Hoak finished 16-of-24 with no picks and two touchdown passes; during his time with the starters, he led the Blue team on a touchdown drive.
“You see he’s effortless at times,” Stoops said. “And I just like the way he handles himself back there. He throws a very catchable football. He’s very accurate. The more experience he gets, the better he looks.”
So the Wildcats are all set when it comes to their offensive backfield. An offensive line that has to replace All-SEC center Jon Toth protected well and opened holes. A dozen different receivers made catches.
So… does this mean Stoops spent the evening grinding his molars about his defense? Hardly.
“I wasn’t at all frustrated with that part of it,” he said. “We need to see some offense. We were very vanilla and we didn’t have the full group of (starters) over there and hardly did anything out of our third-down package.”
It’s hard to be frustrated when two new faces spend much of the evening all over the field, making plays – and names for themselves.
Linebacker Jamin Davis made eight tackles, five of them solos. Fellow linebacker Boogie Watson had three tackles – all sacks (two-hand touch variety on this night, as tackling quarterbacks was forbidden).

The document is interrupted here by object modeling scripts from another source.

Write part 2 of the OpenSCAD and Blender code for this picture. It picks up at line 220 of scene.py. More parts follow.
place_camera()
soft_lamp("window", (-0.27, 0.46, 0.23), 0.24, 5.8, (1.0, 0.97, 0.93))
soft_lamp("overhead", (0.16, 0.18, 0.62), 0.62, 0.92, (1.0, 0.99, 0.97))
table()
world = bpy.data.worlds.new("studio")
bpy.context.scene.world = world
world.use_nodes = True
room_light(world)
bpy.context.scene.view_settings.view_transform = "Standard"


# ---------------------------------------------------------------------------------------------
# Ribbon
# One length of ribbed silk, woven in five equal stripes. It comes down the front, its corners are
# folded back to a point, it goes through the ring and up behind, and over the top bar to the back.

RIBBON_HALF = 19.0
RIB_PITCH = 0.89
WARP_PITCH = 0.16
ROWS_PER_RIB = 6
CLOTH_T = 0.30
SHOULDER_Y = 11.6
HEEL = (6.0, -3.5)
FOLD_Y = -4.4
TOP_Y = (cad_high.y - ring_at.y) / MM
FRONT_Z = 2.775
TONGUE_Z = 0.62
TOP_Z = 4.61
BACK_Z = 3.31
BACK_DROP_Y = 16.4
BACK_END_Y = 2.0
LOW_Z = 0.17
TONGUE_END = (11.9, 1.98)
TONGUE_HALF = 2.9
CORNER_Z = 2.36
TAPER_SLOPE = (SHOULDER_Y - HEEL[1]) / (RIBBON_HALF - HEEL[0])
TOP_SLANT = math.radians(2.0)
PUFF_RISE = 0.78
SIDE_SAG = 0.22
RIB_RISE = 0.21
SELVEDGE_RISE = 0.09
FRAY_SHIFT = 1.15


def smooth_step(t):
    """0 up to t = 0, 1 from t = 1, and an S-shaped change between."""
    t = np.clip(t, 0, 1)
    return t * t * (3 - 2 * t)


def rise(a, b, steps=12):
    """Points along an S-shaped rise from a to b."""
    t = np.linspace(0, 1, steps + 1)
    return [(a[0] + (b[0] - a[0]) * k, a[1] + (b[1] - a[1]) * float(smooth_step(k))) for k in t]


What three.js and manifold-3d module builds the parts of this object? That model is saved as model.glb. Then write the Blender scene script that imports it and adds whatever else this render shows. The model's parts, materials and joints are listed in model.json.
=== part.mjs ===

“We feel very good with Boogie,” Stoops said. “I feel like (Watson) really made, again, some strides. He’s a guy that, with reps, you could see he has the ability and he has a good understanding.”
All of which means added depth for a defense that made strides last season but struggled at times to stop the run – particularly during the TaxSlayer Bowl, when Georgia Tech slashed and gashed the Wildcats on the ground, seemingly all afternoon. Stoops liked what he saw Friday night, especially at the point of attack.
“I mean, it’s about pad level,” he said, “it’s about being disruptive up front and playing solid up front. You got to have some guys physically play the game the way it’s supposed to be played up front. It starts there.”
So now, Stoops and his staff have the best kind of game “film” to study – video images not just of drills, but of live reps, with footballs flying and big boys blitzing. “I appreciate that effort by our players,” he said. “We made some strides.”